About 20 protesters marked the Indian leader’s 141st birthday by holding signs and distributing flyers accusing him of racism and other faults. With an audience of several thousand people present for the concurrent farmer’s market, they insisted the statue be replaced by one of either Dr. Martin Luther King, Jr. or Dr. B. R. Ambedkar, a champion of the low-caste people of India.

“We’re making progress,” said organizer Bhajan Singh, “because people are finally dialoguing about these issues. They’re beginning to realize that Gandhi was not a saint, but someone whose actions actually harmed minorities. Before he designed the bloody partition of India, Gandhi helped lay the groundwork for apartheid in South Africa.”

Organizers argued that Gandhi was instrumental in the 1947 partition of India. The division of the independent subcontinent along religious lines led to the largest mass migration in human history, displacing 12 million people and causing the deaths of one million more. During the reorganization, protesters say Gandhi ignored the needs of over 70 million Dalits (then called “Untouchables”) and 40 million Buddhists, Christians and Sikhs. With political power concentrated in the hands of Muslims in Pakistan and Hindus in India, minorities had no choice but to accept subservient roles.

The group claimed that their evidence was mostly taken directly from Gandhi’s own writings, compiled by the Indian government in the 100-volume “Collected Works of Mahatma Gandhi.” While living in South Africa, they say that Gandhi regularly wrote diatribes against the black natives, describing them to his Indian readers as lazy, incompetent, sex-obsessed and a danger to Indian society. He lobbied political and social bodies to expand segregation by removing the blacks from proximity to the Indian population.

One incident cited as proof of Gandhi’s racism against blacks was taken from an 1896 speech he gave boasting about getting a third door added to the Durban, South Africa post office. The building previously had two doors: one for whites and the other for non-whites, including Indians and black Africans. Offended at having to share a door with blacks, Gandhi successfully petitioned the authorities to allow a third door for use by upper-caste Indians only.

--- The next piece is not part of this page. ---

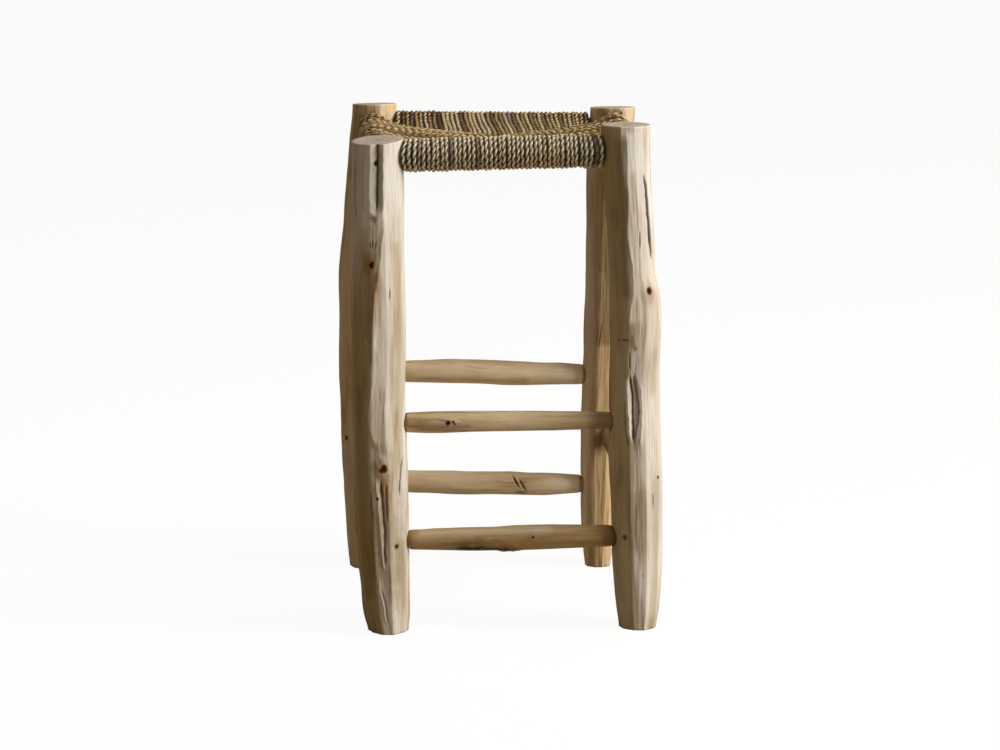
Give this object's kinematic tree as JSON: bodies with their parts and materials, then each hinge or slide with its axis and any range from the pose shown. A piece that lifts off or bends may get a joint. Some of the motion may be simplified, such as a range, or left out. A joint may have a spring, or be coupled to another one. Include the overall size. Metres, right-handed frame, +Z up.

Protesters spent over two hours handing out information, talking to inquisitive passersby and even distributing free copies of Gandhi Under Cross-Examination, a book critical of the Indian leader. Holding pictures of Dr. Ambedkar, a hero to India’s minorities, and signs describing Gandhi as “The Father of Violence,” the group insisted that Gandhi never changed. As an example, they mentioned a letter written by an elderly Gandhi to Hitler during World War II, saying: “We have no doubt about your bravery or devotion to your fatherland, nor do we believe that you are the monster described by your opponents.”

Other Indian minorities have also harshly criticized Gandhi. In 2007, for instance, low-caste politician Mayawati, the Chief Minister of Indian state Uttar Pradesh, blamed Gandhi for India’s ongoing caste problems, saying, “He divided Indian society into two categories – the weaker sections and upper castes.” This division can be understood by Gandhi’s criticism of the tiny Sikh community’s practice of running a free kitchen. Although specifically designed to promote equality in a caste-ridden society, Gandhi adamantly opposed the practice, stating: “So far as the Sikh kitchen is concerned, it is a menace.”

Years before that, beloved Dalit leader Dr. B. R. Ambedkar rose from abject poverty to become a highly respected academic. As a contemporary of Gandhi, he offered a dismal summary of the Indian leader, saying: “If a man with God’s name on his tongue and sword under his armpit deserved the appellation of a Mahatma, then Mohandas Karamchand Gandhi was a Mahatma.”